For all photos click here 


Tuesday, 8 May 2018

Favourite Writings - Love v Desire - JD McClatchy

A desire can be a vague wish, a sharp craving, a steadfast longing, a helpless obsession. It can signal an absence or a presence, a need or a commitment, an ideal or an impossibility. The root of the word “desire” links it to consider and to terms of investigation and augury, thereby reminding us that desire is often less what we feel than what we think about what we feel. And the still deeper root of the word links it to star and shine, as if our desires, and bright centers of our being, were also like the fixed fates in the heavens, determining the course of our lives. Indeed, our mundane experience of desire often coincides with this sense of something beyond our control, of something confusing, something driving us beyond the bounds of habit or reason. It is the heart of our hearts, the very stuff of the self. Desire explodes past borders of time or law. It drifts through veils of propriety. It cannot be confined by social expectations or strictures.
Love is something else again.
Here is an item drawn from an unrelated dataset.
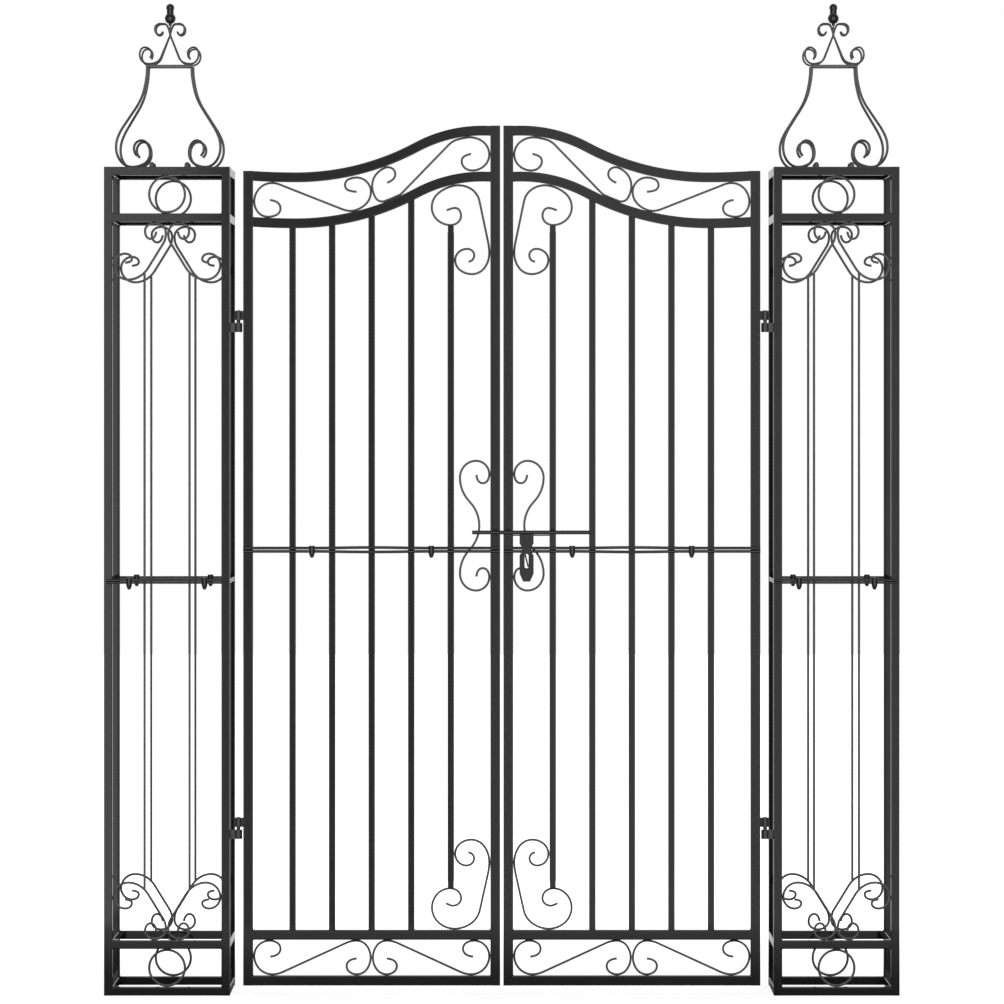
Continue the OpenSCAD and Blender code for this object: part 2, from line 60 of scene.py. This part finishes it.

As mysterious as are the ways of desire, and as disconcerting its effects, love is desire raised to a higher power. It can be as consuming as desire, but it lasts longer. Love is the quality of attention we pay to things. Love is both the shrine and the idol. Love is what we make of other people, and what they make of us. It can be as dispassionate as a Zen monk’s, or as wasting as the Romantic hero’s.
Love has nothing to do with behavior or circumstance. Love doesn’t require sexual expression, or even a meeting, just as it continues, often stronger, after the beloved’s death.